Fees: There are no fees

Document Name: lgazolás sorkatonai szolgálatról

Issuing Authority: local military authority

Special Seal(s) / Color / Format: There is no special seal/color/format.

Issuing Authority Personnel Title: Ministry of Defense

Registration Criteria: There are no registration criteria.

Procedure for Obtaining: Applications may be submitted to the local military authority (Hadkiegeszito Parancsnoksag) personally or electronically.  Information about how to obtain records is available on hadkiegeszites.hu.  For individuals aged between 40 to 50 the military record may be requested from the Institute and Museum of Military History.  For information and the address of the institute, please see the webpage above.

Certified Copies Available: Certified copies are available.

Alternate Documents: There are no alternate documents.

Exceptions: none

Comments: none

Passports & Other Travel Documents | Other Records | Visa Issuing Posts | Visa Services
Passports & Other Travel Documents

Types Available (Regular, Diplomatic, Official, etc.): Regular, Diplomatic, Official

Fees: The fee for a regular passport is $55

Document Name: Útlevél

Issuing Government Authority: Central Passport Department

Special Seal(s) / Color / Format: Brown

Issuing Authority Personnel Title: Ministry of Interior

Registration Criteria: There are no registration criteria.

Procedure for Obtaining: The passport application can be made personally at the local Mayor’s Office.

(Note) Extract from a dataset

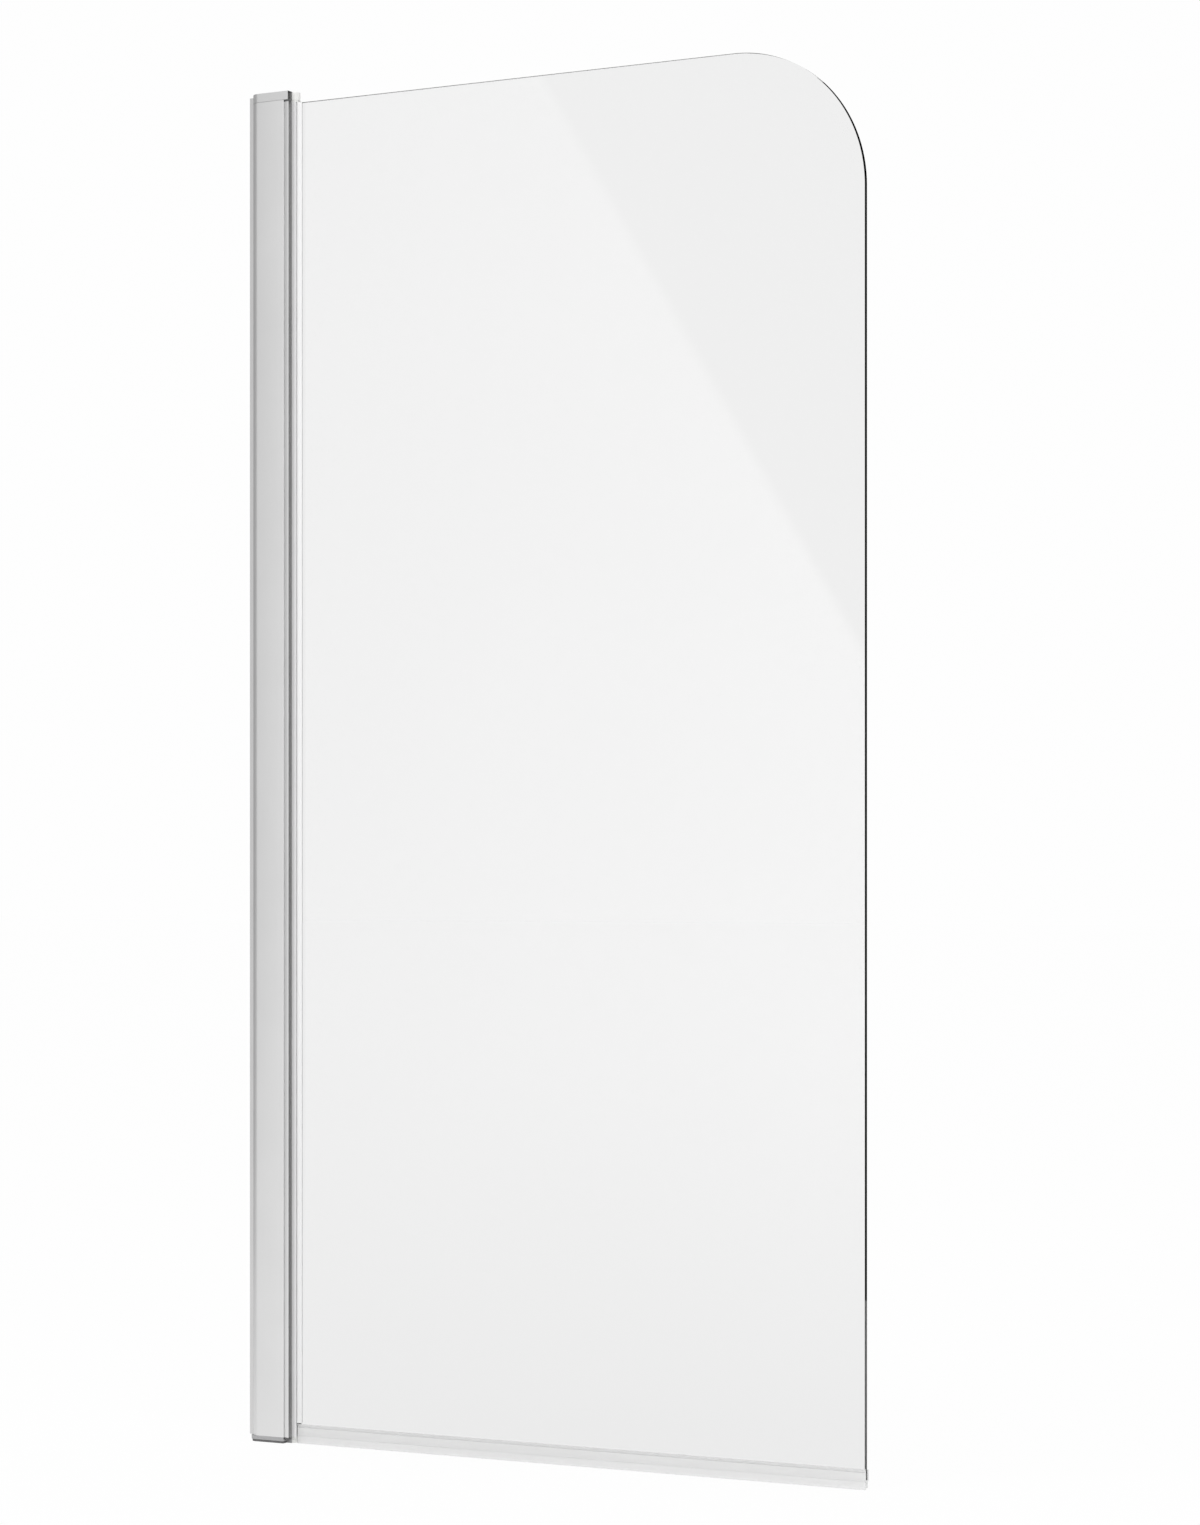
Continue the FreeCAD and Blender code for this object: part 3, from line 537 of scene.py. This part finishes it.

Alternate Documents: There are no alternate documents.

Exceptions: none

Comments: none

Other Records

Affidavit of Paternity

Available. "Apai Elismero Nyilatkozat", drawn up before the guardianship authorities, or a certificate to the effect that a father has recognized a child as his own, is available to the parents.

Visa Issuing Posts

Post Title: U.S. Embassy Budapest

Address:

Mailing Address:
c/o AmEmb (BUD)
APO AE 09213-1320

Street Address:
1054 Budapest
Szabadsag tér 12

Phone number: During office hours: (36-1) 475-4400 (Local time: GMT +1)
After-hours emergency calls -- for American citizens only: (36-1) 475-4400

Facsimile: (36-1) 475-4764

Visa Services

All visa categories for all of Hungary.